DATA BLOCK start

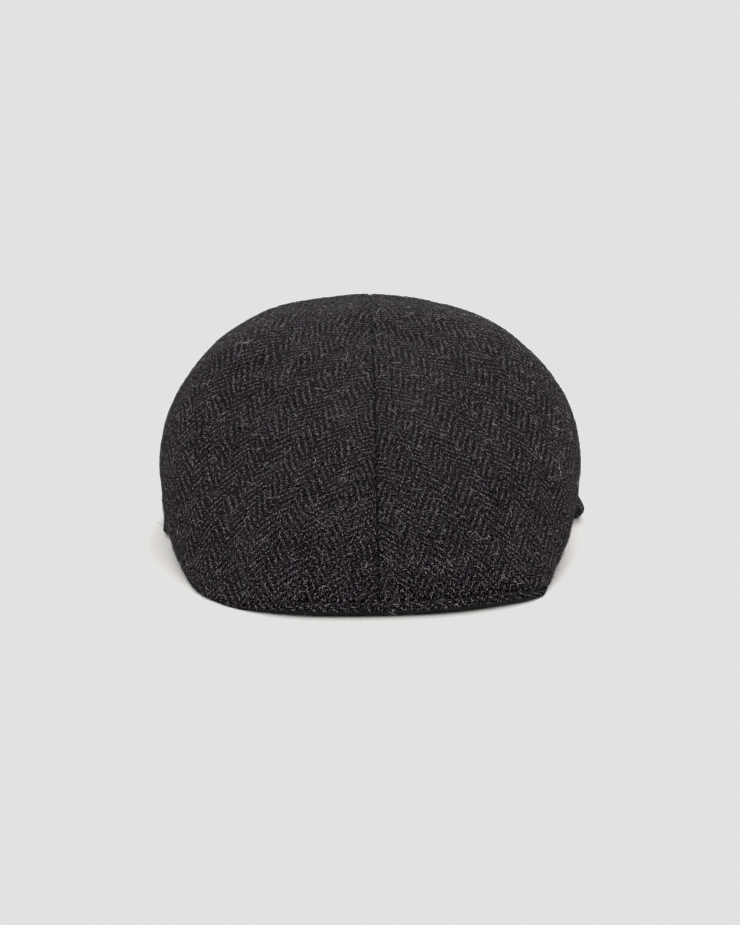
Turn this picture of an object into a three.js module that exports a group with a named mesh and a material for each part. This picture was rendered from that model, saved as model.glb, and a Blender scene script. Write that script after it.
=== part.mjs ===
// A flat cap of herringbone wool: two crown halves sewn along a centre seam, a stiff peak
// and a hem band with a rolled edge round the sides and back.
// Millimetres. +Z is up, the peak points to -Y, and the cap rests on Z = 0.
import * as THREE from "three";

// Driving dimensions of the whole cap
const capLength = 278;
const leftWidth = 93;
const rightWidth = 90;
const capHeight = 91;

// How the soft cap lies: its ridge is higher on the left, and its front edge comes further
// forward there, as slopes that fade down the cap and back from the front. Folds push towards a
// line at foldCentre of the height, reach their depth at foldStart of the way up, and fade over
// seamFree of the half width beside the seam. turnUp is how late, as a power, a section leaves
// the height of its ends for that of its side, at the hem and from half way up.
const ridgeLean = 0.01;
const frontSkew = 0.06;
const skewEnd = 0.45;
const foldCentre = 0.2;
const foldStart = 0.25;
const seamFree = 0.2;
const hemTurnUp = 5;
const topTurnUp = 2;
const turnUpFade = 0.5;

// Cloth and gaps
const cloth = 2;
const gap = 0.3;

// Peak
const peakThickness = 5.8;
const lipReach = 3.2;
const peakReach = 41;
const peakTip = 12;
const peakRise = 8;
const peakEnd = 0.29;
const lipTaper = 4;

// Hem band
const bandHeight = 14.5;
const rollThickness = 5;
const bandStartLeft = 0.435;
const bandStartRight = 0.5;
const bandTopRise = 0.4;

// Fineness of the meshes
const aroundSteps = 40;
const upSteps = 18;
const peakSteps = 36;
const noseSteps = 6;
const bandSteps = 56;
const slopeStep = 0.004;
const halvings = 30;

// A table as a list of rows whose cells go by the names of its columns
function rowsOf(columns, rows) {
  return rows.map((row) => Object.fromEntries(columns.map((name, i) => [name, row[i]])));
}

// The crown's sections, from the hem up to the ridge. Each is a half ring that leaves the seam
// in front, passes the side and meets the seam again behind. Places along the cap are shares of
// its length from the front, distances out are shares of its half width, heights are shares of
// its height, and square is the power of the ring's rounding in front and behind.
const crownSections = rowsOf([
  "frontAt", "frontUp", "sideAt", "sideOut", "sideUp", "backAt", "backUp", "squareFront", "squareBack",
], [
  [0.000, 0.000, 0.55, 0.912, 0.00, 0.972, 0.00, 3.3, 2.9],
  [0.032, 0.088, 0.54, 0.966, 0.11, 0.986, 0.13, 2.9, 2.6],
  [0.090, 0.215, 0.53, 0.992, 0.24, 0.996, 0.29, 2.6, 2.3],
  [0.178, 0.385, 0.53, 1.000, 0.40, 1.000, 0.46, 2.45, 2.3],
  [0.282, 0.560, 0.54, 0.960, 0.58, 0.988, 0.64, 2.3, 2.25],
  [0.390, 0.710, 0.57, 0.852, 0.755, 0.960, 0.79, 2.2, 2.2],
  [0.490, 0.830, 0.61, 0.665, 0.893, 0.917, 0.90, 2.1, 2.1],
  [0.565, 0.895, 0.66, 0.390, 0.972, 0.872, 0.96, 2.0, 2.0],
  [0.610, 0.930, 0.70, 0.000, 1.00, 0.840, 0.98, 2.0, 2.0],
]);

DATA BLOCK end

#### DIRECTIONS FOR THIS TASK:
From the data above, extract every line in its exact form.

#### THE SOLUTION:
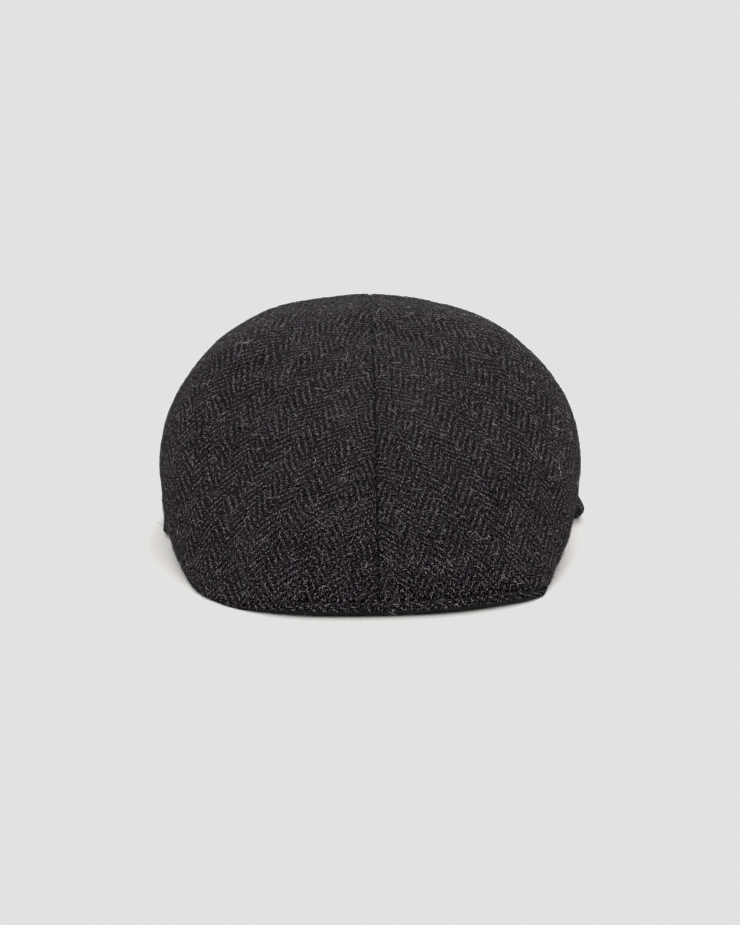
Turn this picture of an object into a three.js module that exports a group with a named mesh and a material for each part. This picture was rendered from that model, saved as model.glb, and a Blender scene script. Write that script after it.
=== part.mjs ===
// A flat cap of herringbone wool: two crown halves sewn along a centre seam, a stiff peak
// and a hem band with a rolled edge round the sides and back.
// Millimetres. +Z is up, the peak points to -Y, and the cap rests on Z = 0.
import * as THREE from "three";

// Driving dimensions of the whole cap
const capLength = 278;
const leftWidth = 93;
const rightWidth = 90;
const capHeight = 91;

// How the soft cap lies: its ridge is higher on the left, and its front edge comes further
// forward there, as slopes that fade down the cap and back from the front. Folds push towards a
// line at foldCentre of the height, reach their depth at foldStart of the way up, and fade over
// seamFree of the half width beside the seam. turnUp is how late, as a power, a section leaves
// the height of its ends for that of its side, at the hem and from half way up.
const ridgeLean = 0.01;
const frontSkew = 0.06;
const skewEnd = 0.45;
const foldCentre = 0.2;
const foldStart = 0.25;
const seamFree = 0.2;
const hemTurnUp = 5;
const topTurnUp = 2;
const turnUpFade = 0.5;

// Cloth and gaps
const cloth = 2;
const gap = 0.3;

// Peak
const peakThickness = 5.8;
const lipReach = 3.2;
const peakReach = 41;
const peakTip = 12;
const peakRise = 8;
const peakEnd = 0.29;
const lipTaper = 4;

// Hem band
const bandHeight = 14.5;
const rollThickness = 5;
const bandStartLeft = 0.435;
const bandStartRight = 0.5;
const bandTopRise = 0.4;

// Fineness of the meshes
const aroundSteps = 40;
const upSteps = 18;
const peakSteps = 36;
const noseSteps = 6;
const bandSteps = 56;
const slopeStep = 0.004;
const halvings = 30;

// A table as a list of rows whose cells go by the names of its columns
function rowsOf(columns, rows) {
  return rows.map((row) => Object.fromEntries(columns.map((name, i) => [name, row[i]])));
}

// The crown's sections, from the hem up to the ridge. Each is a half ring that leaves the seam
// in front, passes the side and meets the seam again behind. Places along the cap are shares of
// its length from the front, distances out are shares of its half width, heights are shares of
// its height, and square is the power of the ring's rounding in front and behind.
const crownSections = rowsOf([
  "frontAt", "frontUp", "sideAt", "sideOut", "sideUp", "backAt", "backUp", "squareFront", "squareBack",
], [
  [0.000, 0.000, 0.55, 0.912, 0.00, 0.972, 0.00, 3.3, 2.9],
  [0.032, 0.088, 0.54, 0.966, 0.11, 0.986, 0.13, 2.9, 2.6],
  [0.090, 0.215, 0.53, 0.992, 0.24, 0.996, 0.29, 2.6, 2.3],
  [0.178, 0.385, 0.53, 1.000, 0.40, 1.000, 0.46, 2.45, 2.3],
  [0.282, 0.560, 0.54, 0.960, 0.58, 0.988, 0.64, 2.3, 2.25],
  [0.390, 0.710, 0.57, 0.852, 0.755, 0.960, 0.79, 2.2, 2.2],
  [0.490, 0.830, 0.61, 0.665, 0.893, 0.917, 0.90, 2.1, 2.1],
  [0.565, 0.895, 0.66, 0.390, 0.972, 0.872, 0.96, 2.0, 2.0],
  [0.610, 0.930, 0.70, 0.000, 1.00, 0.840, 0.98, 2.0, 2.0],
]);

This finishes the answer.